As teachers’ identities are compromised, so are the
students’ identities. Students arrive to school with various interests,
attributes, and histories that are often not taken into account when they are
filling in answers to multiple choice test questions that are completely
irrelevant to their lives. In my own school experience, I was a deep thinker. I
had to really think about what I was learning, reading, writing, and discussing
in order to process the information and be able to articulate it in ways that
other students could do easily. I did not excel at taking tests, especially
timed tests. I don’t know if I would be where I am now if I had to take the
amount of tests students have to take and teachers have to administer, taking
time away from the meaningful work they do with students.

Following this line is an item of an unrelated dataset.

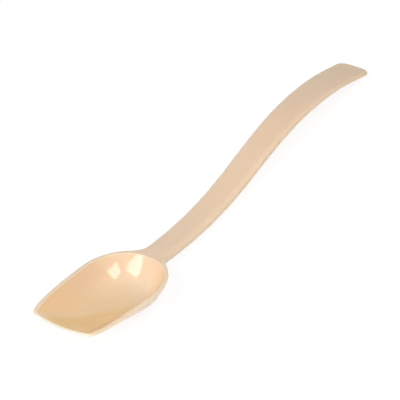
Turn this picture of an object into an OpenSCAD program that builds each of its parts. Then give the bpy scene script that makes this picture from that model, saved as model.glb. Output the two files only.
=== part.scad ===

In a 2012 address to the National Council of Teachers of
English, Sir Ken Robinson stated that education now is based on conformity not
on individuality. Education should be based on the latter, not the former. He
said, “Everyone’s resume is different. Children are on their own unique
journey.” He argues that curriculum continues to be narrowed and people are
making decisions on what they think children should do. In essence, those
making decisions on behalf of children are trying to plan students’ lives for
them. He maintains that the “process of discovery is lost and creativity is as
well.” What Robinson argues can be said about teachers and how their creativity
and autonomy in what and how they teach and assess learning is lost. Some folks
somewhere are making decisions on what and how teachers should teach. As
Melissa stated, Patrick is more than a score, a number on a rubric. He is a
student who has shown personal growth and learning in ways that cannot be
measured by a state test. And like Patrick, Melissa is more than a number on an
evaluation scoreboard, and most certainly not ineffective. She is highly
effective, qualified, extraordinary, caring, nurturing, creative, intelligent,
experienced. She is more than the evaluation measures put forth by individuals
who continue to have little trust and faith in what teachers do.